### STORED DATA
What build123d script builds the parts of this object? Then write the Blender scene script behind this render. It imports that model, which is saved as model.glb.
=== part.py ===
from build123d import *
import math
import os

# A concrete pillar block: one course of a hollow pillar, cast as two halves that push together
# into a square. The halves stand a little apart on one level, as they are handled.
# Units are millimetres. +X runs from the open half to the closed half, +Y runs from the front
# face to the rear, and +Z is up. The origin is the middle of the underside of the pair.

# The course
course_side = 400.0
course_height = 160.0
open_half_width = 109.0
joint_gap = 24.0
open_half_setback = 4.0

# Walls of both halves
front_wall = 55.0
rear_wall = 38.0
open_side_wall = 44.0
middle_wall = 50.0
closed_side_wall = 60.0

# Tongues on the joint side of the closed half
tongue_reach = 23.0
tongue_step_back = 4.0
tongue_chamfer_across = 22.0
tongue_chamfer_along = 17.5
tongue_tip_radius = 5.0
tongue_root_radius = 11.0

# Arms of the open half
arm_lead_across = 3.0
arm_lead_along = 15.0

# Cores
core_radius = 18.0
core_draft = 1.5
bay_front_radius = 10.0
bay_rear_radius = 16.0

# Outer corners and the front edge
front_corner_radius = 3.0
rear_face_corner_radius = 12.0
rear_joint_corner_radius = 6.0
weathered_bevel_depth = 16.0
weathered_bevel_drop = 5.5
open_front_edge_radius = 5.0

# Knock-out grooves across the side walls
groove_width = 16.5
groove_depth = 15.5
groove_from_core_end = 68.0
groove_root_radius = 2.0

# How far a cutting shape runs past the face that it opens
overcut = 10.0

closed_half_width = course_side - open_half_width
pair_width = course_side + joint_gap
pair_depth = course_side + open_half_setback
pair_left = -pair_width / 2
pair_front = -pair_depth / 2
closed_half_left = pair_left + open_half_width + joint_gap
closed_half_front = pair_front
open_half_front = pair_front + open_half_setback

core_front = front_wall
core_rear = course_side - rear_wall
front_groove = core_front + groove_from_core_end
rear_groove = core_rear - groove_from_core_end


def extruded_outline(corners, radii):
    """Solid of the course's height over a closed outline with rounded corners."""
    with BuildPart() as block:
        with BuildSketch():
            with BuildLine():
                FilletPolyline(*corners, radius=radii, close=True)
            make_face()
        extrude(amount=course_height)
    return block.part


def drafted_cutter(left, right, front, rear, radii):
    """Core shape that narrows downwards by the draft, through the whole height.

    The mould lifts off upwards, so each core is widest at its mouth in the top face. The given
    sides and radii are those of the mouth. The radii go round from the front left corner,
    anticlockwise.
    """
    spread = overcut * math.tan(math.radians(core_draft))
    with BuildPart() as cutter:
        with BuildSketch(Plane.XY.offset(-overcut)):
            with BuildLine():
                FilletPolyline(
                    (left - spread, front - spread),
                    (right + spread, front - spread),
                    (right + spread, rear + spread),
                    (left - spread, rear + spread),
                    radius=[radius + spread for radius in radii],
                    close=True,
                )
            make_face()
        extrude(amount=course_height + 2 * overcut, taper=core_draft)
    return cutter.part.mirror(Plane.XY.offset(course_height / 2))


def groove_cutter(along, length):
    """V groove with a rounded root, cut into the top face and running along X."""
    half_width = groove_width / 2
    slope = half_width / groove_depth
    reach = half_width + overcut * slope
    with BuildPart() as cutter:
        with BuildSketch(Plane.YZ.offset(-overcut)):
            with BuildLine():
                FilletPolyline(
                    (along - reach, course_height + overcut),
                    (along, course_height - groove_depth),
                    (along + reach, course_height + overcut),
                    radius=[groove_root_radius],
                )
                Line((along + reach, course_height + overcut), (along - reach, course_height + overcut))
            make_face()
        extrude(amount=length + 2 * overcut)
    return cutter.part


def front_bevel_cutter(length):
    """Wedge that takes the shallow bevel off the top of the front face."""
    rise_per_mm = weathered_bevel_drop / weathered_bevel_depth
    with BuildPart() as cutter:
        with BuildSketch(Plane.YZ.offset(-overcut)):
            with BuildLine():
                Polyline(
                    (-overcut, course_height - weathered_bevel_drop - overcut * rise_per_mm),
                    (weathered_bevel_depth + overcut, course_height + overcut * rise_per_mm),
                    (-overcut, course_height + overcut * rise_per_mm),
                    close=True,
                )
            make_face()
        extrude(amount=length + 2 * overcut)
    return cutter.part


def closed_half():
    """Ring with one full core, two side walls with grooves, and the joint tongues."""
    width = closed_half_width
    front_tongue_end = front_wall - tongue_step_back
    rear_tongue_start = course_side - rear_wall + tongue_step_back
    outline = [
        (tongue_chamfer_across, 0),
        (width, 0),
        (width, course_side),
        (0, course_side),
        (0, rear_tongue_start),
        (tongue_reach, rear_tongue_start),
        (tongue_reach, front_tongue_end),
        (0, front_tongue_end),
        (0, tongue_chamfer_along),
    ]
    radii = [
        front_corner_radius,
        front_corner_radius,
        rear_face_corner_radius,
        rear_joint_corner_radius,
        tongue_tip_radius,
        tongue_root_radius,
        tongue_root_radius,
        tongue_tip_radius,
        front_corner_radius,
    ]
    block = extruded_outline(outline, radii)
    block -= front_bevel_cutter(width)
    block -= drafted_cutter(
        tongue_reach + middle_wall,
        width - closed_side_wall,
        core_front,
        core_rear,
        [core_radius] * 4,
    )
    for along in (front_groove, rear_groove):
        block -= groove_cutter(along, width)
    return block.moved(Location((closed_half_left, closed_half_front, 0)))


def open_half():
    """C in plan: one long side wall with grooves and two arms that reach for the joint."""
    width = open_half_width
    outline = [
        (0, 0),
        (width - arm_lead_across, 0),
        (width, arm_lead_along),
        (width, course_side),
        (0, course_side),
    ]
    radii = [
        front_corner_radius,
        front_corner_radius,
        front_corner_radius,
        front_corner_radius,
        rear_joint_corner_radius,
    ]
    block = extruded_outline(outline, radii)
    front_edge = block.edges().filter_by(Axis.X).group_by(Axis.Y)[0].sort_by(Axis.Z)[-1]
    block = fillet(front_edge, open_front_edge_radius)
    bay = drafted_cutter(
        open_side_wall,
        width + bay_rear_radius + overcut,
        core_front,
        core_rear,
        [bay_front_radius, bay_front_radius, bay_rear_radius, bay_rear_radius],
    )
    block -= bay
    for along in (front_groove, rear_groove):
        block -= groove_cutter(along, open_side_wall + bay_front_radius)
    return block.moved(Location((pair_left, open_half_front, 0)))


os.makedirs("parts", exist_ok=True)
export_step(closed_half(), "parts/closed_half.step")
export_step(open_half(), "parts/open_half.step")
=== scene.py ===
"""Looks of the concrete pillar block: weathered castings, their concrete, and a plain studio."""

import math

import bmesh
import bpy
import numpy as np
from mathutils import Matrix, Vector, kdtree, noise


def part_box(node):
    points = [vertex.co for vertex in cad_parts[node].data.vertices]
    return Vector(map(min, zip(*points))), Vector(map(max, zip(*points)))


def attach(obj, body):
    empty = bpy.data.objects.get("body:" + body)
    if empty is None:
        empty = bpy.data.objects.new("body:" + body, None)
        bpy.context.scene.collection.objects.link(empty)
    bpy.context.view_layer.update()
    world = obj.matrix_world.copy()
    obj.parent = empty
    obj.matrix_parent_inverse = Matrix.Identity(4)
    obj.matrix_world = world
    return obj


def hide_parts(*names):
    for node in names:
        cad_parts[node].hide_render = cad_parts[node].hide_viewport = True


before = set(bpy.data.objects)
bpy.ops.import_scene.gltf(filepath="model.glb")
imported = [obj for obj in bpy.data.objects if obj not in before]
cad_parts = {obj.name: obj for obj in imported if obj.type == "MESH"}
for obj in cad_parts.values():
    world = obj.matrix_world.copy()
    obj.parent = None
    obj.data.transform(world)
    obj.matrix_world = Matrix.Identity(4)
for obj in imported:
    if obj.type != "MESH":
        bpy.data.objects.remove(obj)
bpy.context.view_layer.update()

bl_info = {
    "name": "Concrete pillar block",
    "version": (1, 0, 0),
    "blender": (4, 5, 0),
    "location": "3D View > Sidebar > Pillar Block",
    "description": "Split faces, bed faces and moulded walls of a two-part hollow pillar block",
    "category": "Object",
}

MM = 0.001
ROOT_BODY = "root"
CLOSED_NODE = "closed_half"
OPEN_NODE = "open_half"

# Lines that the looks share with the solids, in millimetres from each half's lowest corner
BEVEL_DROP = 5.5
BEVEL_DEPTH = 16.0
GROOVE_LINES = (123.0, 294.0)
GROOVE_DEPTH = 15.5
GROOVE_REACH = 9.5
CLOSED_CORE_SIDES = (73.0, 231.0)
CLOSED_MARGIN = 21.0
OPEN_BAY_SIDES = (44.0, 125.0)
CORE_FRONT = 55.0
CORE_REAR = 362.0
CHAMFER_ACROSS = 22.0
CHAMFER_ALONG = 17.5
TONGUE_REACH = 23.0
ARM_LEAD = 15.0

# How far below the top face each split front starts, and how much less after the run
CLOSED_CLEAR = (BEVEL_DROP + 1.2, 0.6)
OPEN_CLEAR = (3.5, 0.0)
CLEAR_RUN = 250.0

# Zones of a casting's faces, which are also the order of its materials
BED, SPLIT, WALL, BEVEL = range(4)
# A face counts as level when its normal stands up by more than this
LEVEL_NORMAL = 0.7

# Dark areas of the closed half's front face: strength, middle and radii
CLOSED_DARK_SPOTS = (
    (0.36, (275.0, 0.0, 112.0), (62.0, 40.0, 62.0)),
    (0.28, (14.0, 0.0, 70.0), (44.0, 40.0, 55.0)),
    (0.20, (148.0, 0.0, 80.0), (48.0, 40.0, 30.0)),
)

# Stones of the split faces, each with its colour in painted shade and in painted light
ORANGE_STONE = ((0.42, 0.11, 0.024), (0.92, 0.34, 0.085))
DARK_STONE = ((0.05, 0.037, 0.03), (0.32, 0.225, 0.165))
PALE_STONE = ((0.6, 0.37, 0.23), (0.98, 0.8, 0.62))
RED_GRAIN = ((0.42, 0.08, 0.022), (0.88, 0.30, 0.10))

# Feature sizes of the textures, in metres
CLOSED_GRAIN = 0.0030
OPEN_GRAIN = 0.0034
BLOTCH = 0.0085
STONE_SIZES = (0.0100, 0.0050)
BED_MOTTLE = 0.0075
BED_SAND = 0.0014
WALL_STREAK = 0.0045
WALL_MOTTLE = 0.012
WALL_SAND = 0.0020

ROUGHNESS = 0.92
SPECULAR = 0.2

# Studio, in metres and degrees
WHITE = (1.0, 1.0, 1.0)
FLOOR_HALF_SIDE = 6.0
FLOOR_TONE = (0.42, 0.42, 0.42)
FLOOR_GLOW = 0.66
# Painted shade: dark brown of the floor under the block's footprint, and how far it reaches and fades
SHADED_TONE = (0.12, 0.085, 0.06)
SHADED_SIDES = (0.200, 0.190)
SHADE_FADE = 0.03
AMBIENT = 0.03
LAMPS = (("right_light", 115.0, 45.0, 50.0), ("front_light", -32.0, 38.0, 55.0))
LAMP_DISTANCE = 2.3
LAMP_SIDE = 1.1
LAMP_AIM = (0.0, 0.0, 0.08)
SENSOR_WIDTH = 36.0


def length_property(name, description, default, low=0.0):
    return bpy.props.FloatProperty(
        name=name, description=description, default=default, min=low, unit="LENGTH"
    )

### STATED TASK
Please return, exactly as they appear, the lines starting at the one that contains "return block.moved(Location((pair_left, open_half_front, 0)))" and ending at the one that contains "bpy.context.scene.collection.objects.link(empty)".

### RESPONSE FOR THIS EXERCISE
    return block.moved(Location((pair_left, open_half_front, 0)))


os.makedirs("parts", exist_ok=True)
export_step(closed_half(), "parts/closed_half.step")
export_step(open_half(), "parts/open_half.step")
=== scene.py ===
"""Looks of the concrete pillar block: weathered castings, their concrete, and a plain studio."""

import math

import bmesh
import bpy
import numpy as np
from mathutils import Matrix, Vector, kdtree, noise


def part_box(node):
    points = [vertex.co for vertex in cad_parts[node].data.vertices]
    return Vector(map(min, zip(*points))), Vector(map(max, zip(*points)))


def attach(obj, body):
    empty = bpy.data.objects.get("body:" + body)
    if empty is None:
        empty = bpy.data.objects.new("body:" + body, None)
        bpy.context.scene.collection.objects.link(empty)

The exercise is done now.